I don’t know what the explanation is, but to my eye, on most cars white has always looked good, especially bigger vehicles like minivans and SUVs. It’s certainly not about cost – the cost is generally the same unless some unpopular color in stock is being discounted, although white is sometimes one of the special finishes that commands a small premium. I remember many decades ago, before color trends changed, reading a review of some hot new sports car, and the writer commented that the car attracted lots of attention “even painted refrigerator white”, which struck me as a really odd thing to say even back then. There were pictures of it and to me, it looked beautiful in white.
I see we have competing views on whether white hides the dirt best or not … maybe it depends on the color of the local dust … because around here white cars always look cleaner than any other color … I had grey, blue, orange, brown, green … my lil’ white rig seemed to be needing to be washed less … noticeably less …
Yeah, Black color car price is too much rather than White. I love black one but I bought white car. My old brand is Axio, X Corola. I am thinking, I need a brand new car that will be black color.

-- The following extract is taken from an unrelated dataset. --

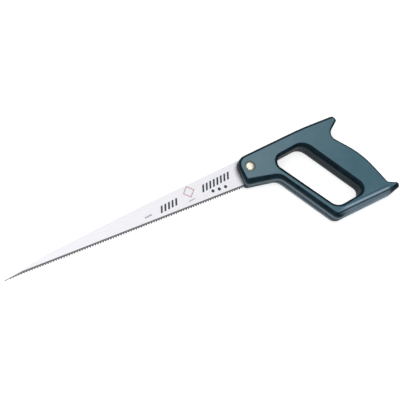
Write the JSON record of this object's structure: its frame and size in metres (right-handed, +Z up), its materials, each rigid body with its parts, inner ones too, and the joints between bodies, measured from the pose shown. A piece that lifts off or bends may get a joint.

The Wikipedia article that Thudlow Boink referred to (in post #6) also shows the breakdown of car color in North America. The two major suppliers of automotive paint (PPG and Dupont) do their own surveys on it, but get similar results:
White is #1
Black is #2
Silver and gray are #3 and #4, but if you put those two together, they’re bigger than white
Those four colors account for about 75% of new cars
After those, in descending order, are red, blue, brown, green, and “other”.